Goal:
Going from the top of the data below, give again each line through the one containing "axis in (0, 1))", both ends kept.

Dataset rows:
--- Begin ---
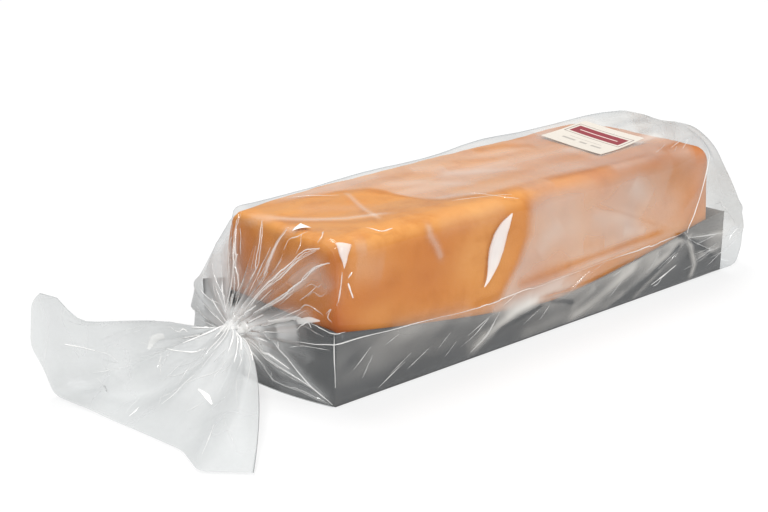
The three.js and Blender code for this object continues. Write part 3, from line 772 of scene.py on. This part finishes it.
def label_material():
    """Cream paper with a plain dark-red band, a thin frame round it and a few plain grey bars."""
    n = Nodes("label_paper")
    source = n.add("TexCoord", {}, "Object")
    moved = n.add("Mapping", {"Vector": source, "Location": (-LABEL_X * MM, -LABEL_Y * MM, 0)})
    turned = n.add("Mapping", {"Vector": moved, "Rotation": (0, 0, -math.radians(LABEL_TURN))})
    u, v = (n.math("DIVIDE", n.add("SeparateXYZ", {0: turned}, axis), MM) for axis in (0, 1))

    def box(u_low, u_high, v_low, v_high, soft=0.15):
        inside = n.ramp(u, u_low - soft, u_low + soft)
        inside = n.times(inside, n.ramp(u, u_high - soft, u_high + soft, 1, 0))
        inside = n.times(inside, n.ramp(v, v_low - soft, v_low + soft))
        return n.times(inside, n.ramp(v, v_high - soft, v_high + soft, 1, 0))

    fibre = n.noise(n.place(), 900, 3, 0.6)
    paper = n.blend(n.ramp(fibre, 0.3, 0.7), (0.62, 0.57, 0.5, 1), (0.67, 0.62, 0.55, 1))
    border = n.math("SUBTRACT", box(-1.9, 14.4, -19.2, 19.4), box(-1.3, 13.8, -18.6, 18.8), True)
    colour = n.blend(n.times(border, 0.8), paper, (0.1, 0.04, 0.04, 1))
    colour = n.blend(box(0.6, 11.8, -17, 17.4), colour, (0.24, 0.018, 0.03, 1))
    colour = n.blend(box(5.6, 6.6, -13, 13.4), colour, (0.75, 0.6, 0.55, 1))
    for v_low, v_high in ((-14, -7), (-4, 1), (4, 13)):
        colour = n.blend(n.times(box(-12.6, -10.4, v_low, v_high), 0.55), colour, (0.2, 0.18, 0.17, 1))
    colour = n.blend(n.times(box(-7.2, -6.4, -11, 11), 0.5), colour, (0.3, 0.26, 0.24, 1))
    return n.finish(n.solid(colour, 0.42, n.bump(fibre, 0.15, 0.0002)))


def floor_material():
    n = Nodes("pale_floor")
    inputs = {"Base Color": (0.25, 0.25, 0.25, 1), "Roughness": 0.9, "Specular IOR Level": 0.1}
    inputs.update({"Emission Color": (1, 1, 1, 1), "Emission Strength": 0.67})
    n.material.cycles.emission_sampling = "NONE"
    return n.finish(n.add("BsdfPrincipled", inputs))


# ---- Camera and studio ----
def studio():
    scene = bpy.context.scene

    def add(name, data, location):
        item = bpy.data.objects.new(name, data)
        item.location = location
        scene.collection.objects.link(item)
        return item

    data = bpy.data.cameras.new("camera")
    data.lens, data.sensor_width = 66.14, 36
    data.clip_start, data.clip_end = 0.01, 50
    scene.camera = add("camera", data, (-0.538, -0.5145, 0.269))
    scene.camera.rotation_euler = (math.radians(90 - 17.9), 0, math.radians(-42.1))
    scene.world = bpy.data.worlds.new("studio")
    scene.world.use_nodes = True
    sky = scene.world.node_tree.nodes["Background"].inputs
    sky[0].default_value, sky[1].default_value = (1, 1, 1, 1), 0.5
    scene.view_settings.view_transform = "Standard"
    scene.view_settings.look = "None"
    lamps = (
        ("key", (-2.3, -1.8, 3.4), 0.9, 94),
        ("side", (1.3, -3.4, 2.3), 0.8, 58),
        ("top", (0.3, 1.6, 3.9), 2.0, 97),
    )
    for name, place, size, power in lamps:
        light = bpy.data.lights.new(name, "AREA")
        light.shape, light.size, light.energy = "DISK", size, power
        aim = Vector((0, 0, 0.04)) - Vector(place)
        add(name, light, place).rotation_euler = aim.to_track_quat("-Z", "Y").to_euler()
    mesh = bpy.data.meshes.new("floor")
    side = 6.0
    mesh.from_pydata([(-side, -side, 0), (side, -side, 0), (side, side, 0), (-side, side, 0)], [], [(0, 1, 2, 3)])
    mesh.materials.append(floor_material())
    floor = add("floor", mesh, (0, 0, -0.0004))


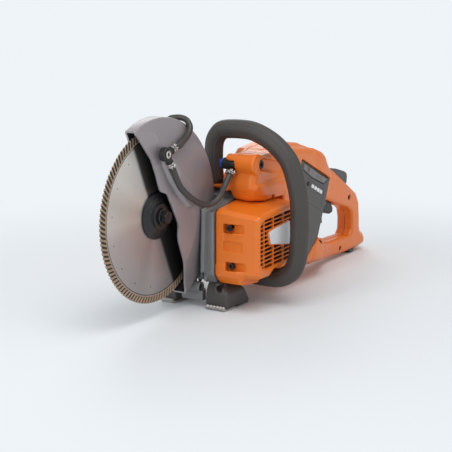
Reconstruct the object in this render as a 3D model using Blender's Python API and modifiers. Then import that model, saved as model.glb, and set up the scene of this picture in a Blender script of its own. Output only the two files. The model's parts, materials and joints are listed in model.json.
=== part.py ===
"""Battery power cutter with a 230 mm diamond blade, as an assembly of separate pieces.

Every measure below is in millimetres in the blade's frame: the blade's centre is the zero
point, +X is forwards, +Y is the operator's left (the arbor bolt's side), +Z is up.
The empty saw_datum carries that frame to its place above the floor.
"""
import bpy
import bmesh
import math
from mathutils import Vector

MM = 0.001

# ---------------------------------------------------------------- driving dimensions
DATUM = (214.4, -48.025, 138.0)
BLADE_R = 115.0                    # 230 mm blade
RIM_IN = 106.0                     # inner radius of the diamond rim
CORE_T = 2.4
RIM_T = 3.0
BORE_R = 12.7                      # one inch bore, bushed down to 20 mm
SPINDLE_R = 10.0
FLANGE_R = 31.0
GUARD_R = 128.5                    # outer radius of the guard's rim
GUARD_T = 2.6
MOTOR = (-132.0, -46.0)            # motor axis, x and z
PULLEY_BIG = 26.0
PULLEY_SMALL = 13.0                # the motor turns 2 times as fast as the blade
BELT_T = 1.8
GAP = 0.35                         # clearance between neighbours
HANDLE_R = 13.2                    # front handle tube
SPLIT_Y = 35.0                     # parting plane of the two housing halves
HAND_Y0, HAND_Y1 = 20.0, 50.0      # width of the rear handle
WALL = 3.0

# ---------------------------------------------------------------- clean start
for ob in list(bpy.data.objects):
    bpy.data.objects.remove(ob, do_unlink=True)


def collection(name):
    c = bpy.data.collections.new(name)
    bpy.context.scene.collection.children.link(c)
    return c


PARTS = collection("power_cutter")
CUTTERS = collection("cutters")
CUTTERS.hide_render = True


def empty(name, loc, parent=None):
    e = bpy.data.objects.new(name, None)
    PARTS.objects.link(e)
    e.location = Vector(loc) * MM
    e.parent = parent
    return e


datum = empty("saw_datum", DATUM)

# ---------------------------------------------------------------- materials
_mats = {}


def material(name, rgb, rough, metal=0.0):
    if name not in _mats:
        m = bpy.data.materials.new(name)
        m.use_nodes = True
        b = m.node_tree.nodes["Principled BSDF"]
        b.inputs["Base Color"].default_value = (*rgb, 1.0)
        b.inputs["Roughness"].default_value = rough
        b.inputs["Metallic"].default_value = metal
        _mats[name] = m
    return _mats[name]


ORANGE = material("orange_plastic", (0.83, 0.17, 0.02), 0.35)
GUARDM = material("guard_paint", (0.33, 0.30, 0.32), 0.45, 0.3)
CASTM = material("casting_paint", (0.19, 0.20, 0.20), 0.45, 0.4)
RUBBER = material("dark_rubber", (0.06, 0.055, 0.05), 0.7)
BATTM = material("battery_plastic", (0.09, 0.085, 0.085), 0.55)
LATCHM = material("latch_plastic", (0.20, 0.195, 0.19), 0.5)
BLACK = material("black_plastic", (0.02, 0.02, 0.02), 0.5)
BLUE = material("blue_plastic", (0.03, 0.10, 0.35), 0.4)
WHITE = material("white_plate", (0.8, 0.8, 0.83), 0.4)
STEEL = material("steel", (0.6, 0.6, 0.6), 0.3, 1.0)
BLADEM = material("blade_steel", (0.62, 0.60, 0.58), 0.25, 1.0)
FLANGEM = material("black_steel", (0.03, 0.03, 0.03), 0.35, 0.8)
COPPER = material("motor_winding", (0.45, 0.2, 0.08), 0.4, 0.8)
IRON = material("motor_iron", (0.25, 0.25, 0.26), 0.5, 0.9)
BOARD = material("circuit_board", (0.02, 0.12, 0.05), 0.5)


# ---------------------------------------------------------------- builders
def finish(ob, mat, loc=(0, 0, 0), rot=(0, 0, 0), parent=None, cutter=False, smooth=35):
    (CUTTERS if cutter else PARTS).objects.link(ob)
    ob.parent = parent or datum
    ob.location = Vector(loc) * MM
    ob.rotation_euler = rot
    if cutter:
        ob.hide_render = True
        ob.display_type = 'WIRE'
    elif ob.type == 'MESH':
        if mat:
            ob.data.materials.clear()
            ob.data.materials.append(mat)
        ob.data.shade_smooth()
        ob.data.set_sharp_from_angle(angle=math.radians(smooth))
    return ob


def mesh_object(name, bm):
    bmesh.ops.recalc_face_normals(bm, faces=bm.faces)
    me = bpy.data.meshes.new(name)
    bm.to_mesh(me)
    bm.free()
    return bpy.data.objects.new(name, me)


def box(name, lo, hi, mat=None, bevel=0.0, seg=1, cutter=False, parent=None, origin=None):
    """A box between two corners; its origin is its centre unless one is given."""
    lo, hi = Vector(lo), Vector(hi)
    c = (lo + hi) / 2
    o = Vector(origin) if origin else c
    bm = bmesh.new()
    bmesh.ops.create_cube(bm, size=1.0)
    for v in bm.verts:
        v.co = (Vector((v.co.x * (hi.x - lo.x), v.co.y * (hi.y - lo.y), v.co.z * (hi.z - lo.z))) + c - o) * MM
    ob = finish(mesh_object(name, bm), mat, o, cutter=cutter, parent=parent)
    if bevel:
        m = ob.modifiers.new("Bevel", 'BEVEL')
        m.width = bevel * MM
        m.segments = seg
        m.limit_method = 'ANGLE'
    return ob


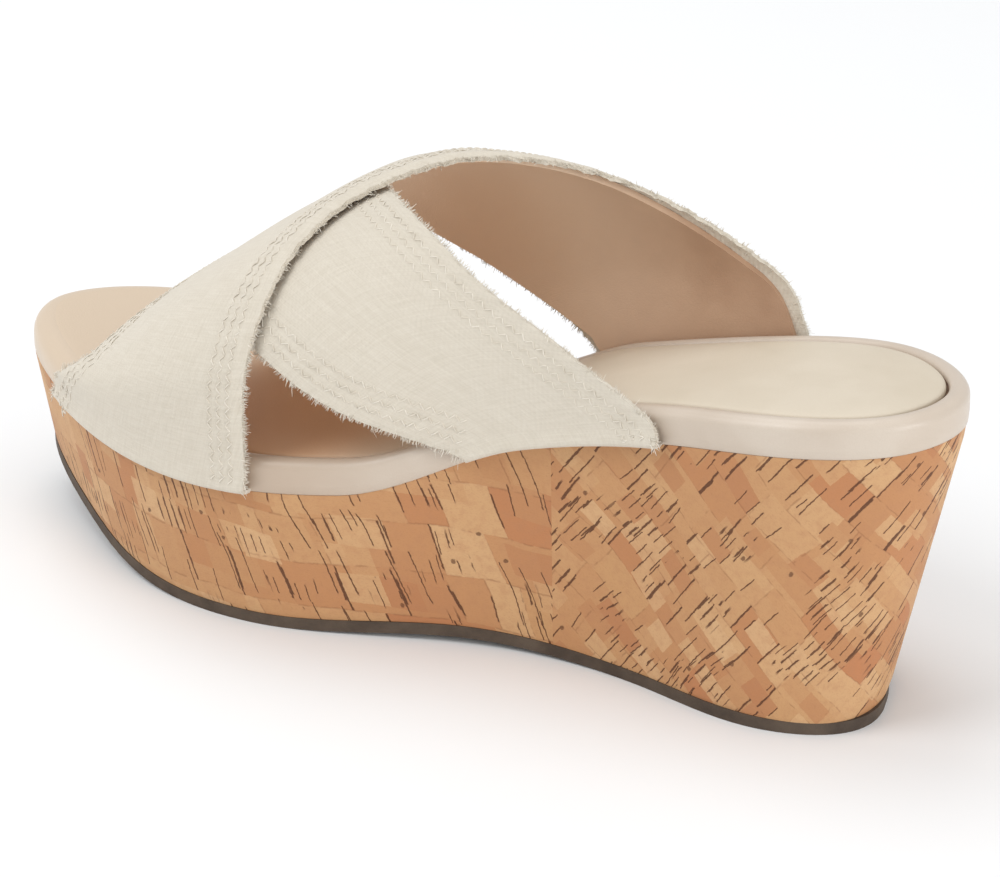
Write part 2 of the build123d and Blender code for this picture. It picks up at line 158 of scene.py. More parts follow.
# ---------------------------------------------------------------- strap surfaces
class Arch:
    """The arched surface a strap layer lies on, as distance from the axis over x and angle."""

    def __init__(self, grow, lift):
        self.xs = np.arange(-88, 110, 1.0)
        self.angles = np.arange(-16, 198, 1.0)
        theta = np.radians(np.arange(0, 181, 1.5))
        degrees = np.degrees(theta)
        ease = np.clip(np.minimum(degrees, 180 - degrees) / LIFT_EASE, 0, 1)
        away = grow + lift * ease * ease * (3 - 2 * ease)
        power = 2 / ARCH_POWER
        rows = []
        for x in self.xs:
            outer_y = np.interp(x, OUTER_SIDE[:, 0], OUTER_SIDE[:, 1])
            inner_y = np.interp(x, INNER_SIDE[:, 0], INNER_SIDE[:, 1])
            base = rim_height(x) + ARCH_BASE
            slope = (ridge_height(x + 1) - ridge_height(x - 1)) / 2
            thicken = math.sqrt(1 + slope * slope)
            side = np.where(degrees <= 90, outer_y - RIDGE_Y, RIDGE_Y - inner_y)
            sign = np.where(degrees <= 90, 1, -1)
            y = sign * (side + away) * np.abs(np.cos(theta)) ** power
            z = base + (ridge_height(x) - base + away * thicken) * np.clip(np.sin(theta), 0, 1) ** power
            y = np.concatenate([[y[0], y[0]], y, [y[-1], y[-1]]])
            z = np.concatenate([[5, (5 + z[0]) / 2], z, [(5 + z[-1]) / 2, 5]]) - AXIS_Z
            polar = np.degrees(np.arctan2(z, y))
            polar = np.where(polar < -100, polar + 360, polar)
            polar = np.maximum.accumulate(polar)
            rows.append(np.interp(self.angles, polar, np.hypot(y, z)))
        self.r = np.array(rows)

    def at(self, x, angle):
        i = np.clip((x - self.xs[0]), 0, len(self.xs) - 1.001)
        j = np.clip((angle - self.angles[0]), 0, len(self.angles) - 1.001)
        i0, j0 = i.astype(int), j.astype(int)
        fi, fj = i - i0, j - j0
        r = (self.r[i0, j0] * (1 - fi) * (1 - fj) + self.r[i0 + 1, j0] * fi * (1 - fj)
             + self.r[i0, j0 + 1] * (1 - fi) * fj + self.r[i0 + 1, j0 + 1] * fi * fj)
        a = np.radians(angle)
        return np.stack([x, RIDGE_Y + r * np.cos(a), AXIS_Z + r * np.sin(a)], -1)

    def frame_at(self, x, angle):
        """Point, derivatives along x and angle, and unit outward normal."""
        p = self.at(x, angle)
        px = (self.at(x + 1.5, angle) - self.at(x - 1.5, angle)) / 3
        pa = (self.at(x, angle + 1.5) - self.at(x, angle - 1.5)) / 3
        n = np.cross(px, pa)
        n /= np.linalg.norm(n, axis=-1)[..., None] + 1e-12
        radial = np.stack([0 * x, np.cos(np.radians(angle)), np.sin(np.radians(angle))], -1)
        n *= np.sign((n * radial).sum(-1))[..., None]
        return p, px, pa, n


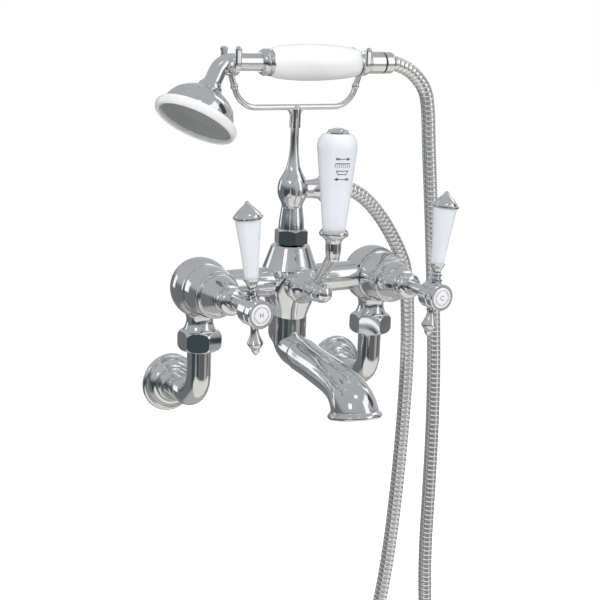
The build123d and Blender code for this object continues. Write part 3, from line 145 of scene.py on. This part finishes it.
class Tree:
    """A node tree with short ways to add and join nodes."""

    def __init__(self, tree):
        self.nodes = tree.nodes
        self.links = tree.links

    def add(self, kind, values=None, **settings):
        """values: the number or name of each input, and what goes into it."""
        node = self.nodes.new(kind)
        for key, setting in settings.items():
            setattr(node, key, setting)
        self.fill(node, values or {})
        return node

    def fill(self, node, values):
        for socket, value in values.items():
            self.put(value, node.inputs[socket])

    def put(self, value, socket):
        if isinstance(value, bpy.types.NodeSocket):
            self.links.new(value, socket)
        else:
            socket.default_value = value

    def math(self, operation, a, b=0.0):
        return self.add("ShaderNodeMath", {0: a, 1: b}, operation=operation).outputs[0]

    def dot(self, a, b):
        return self.add("ShaderNodeVectorMath", {0: a, 1: b}, operation="DOT_PRODUCT").outputs["Value"]

    def ramp(self, value, low, high, to_low=0.0, to_high=1.0):
        values = {"Value": value, "From Min": low, "From Max": high, "To Min": to_low, "To Max": to_high}
        return self.add("ShaderNodeMapRange", values, interpolation_type="SMOOTHSTEP").outputs["Result"]

    def mix(self, share, a, b):
        node = self.add("ShaderNodeMix", {"Factor": share, "A": a, "B": b}, data_type="RGBA")
        return node.outputs["Result"]


# World: a grey studio with white and dark panels, and white for the camera alone
# Each band: low edge, high edge, soft edge, azimuth, half width, soft side (degrees), colour
BANDS = (
    (-43, 7, 6, -100, 84, 12, (0.165, 0.170, 0.176)),
    (-43, 0, 6, 172, 18, 8, (0.22, 0.22, 0.225)),
    (-36, -1, 5, -62, 35, 4, (0.052, 0.068, 0.075)),
    (-29, -1, 5, 2, 24, 6, (0.125, 0.128, 0.127)),
    (-22, 0, 6, 35, 9, 6, (0.40, 0.395, 0.38)),
    (-34, 0, 6, 69, 17, 6, (0.088, 0.087, 0.085)),
    (-43, 0, 6, 99, 10, 6, (0.18, 0.182, 0.185)),
    (-8, 30, 8, 128, 30, 12, (0.52, 0.53, 0.54)),
)
# Each panel: azimuth, elevation, half width, half height, soft edge, turn (degrees), colour
PANELS = (
    (8, -58, 62, 28, 6, 0, (0.78, 0.765, 0.72)),
    (140, -8, 13, 12, 3, 0, (1.1, 1.1, 1.1)),
    (34, 20, 9, 24, 4, 0, (1.25, 1.25, 1.25)),
    (53, 38, 12, 9, 2, 12, (1.1, 1.1, 1.1)),
    (-146, 5, 8, 12, 2, 0, (1.1, 1.1, 1.1)),
    (-57, 31, 7, 6, 2, 0, (1.5, 1.5, 1.55)),
    (-12, 62, 7, 4, 2, 0, (1.3, 1.3, 1.3)),
    (100, 36, 6, 10, 2, 0, (1.3, 1.3, 1.3)),
    (77, 24, 10, 11, 2, 0, (0.07, 0.07, 0.065)),
)
PANEL_FADE = 0.05  # a panel ends where the ray turns away from it
ROOM_HIGH = rgb(0.45, 0.455, 0.47)
ROOM_MIDDLE = rgb(0.38, 0.385, 0.395)
ROOM_LOW = rgb(0.42, 0.415, 0.40)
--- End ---
Finished task:
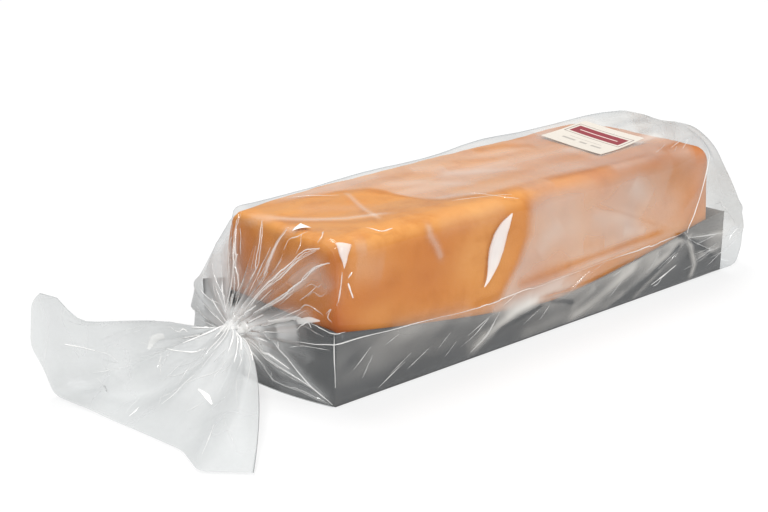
The three.js and Blender code for this object continues. Write part 3, from line 772 of scene.py on. This part finishes it.
def label_material():
    """Cream paper with a plain dark-red band, a thin frame round it and a few plain grey bars."""
    n = Nodes("label_paper")
    source = n.add("TexCoord", {}, "Object")
    moved = n.add("Mapping", {"Vector": source, "Location": (-LABEL_X * MM, -LABEL_Y * MM, 0)})
    turned = n.add("Mapping", {"Vector": moved, "Rotation": (0, 0, -math.radians(LABEL_TURN))})
    u, v = (n.math("DIVIDE", n.add("SeparateXYZ", {0: turned}, axis), MM) for axis in (0, 1))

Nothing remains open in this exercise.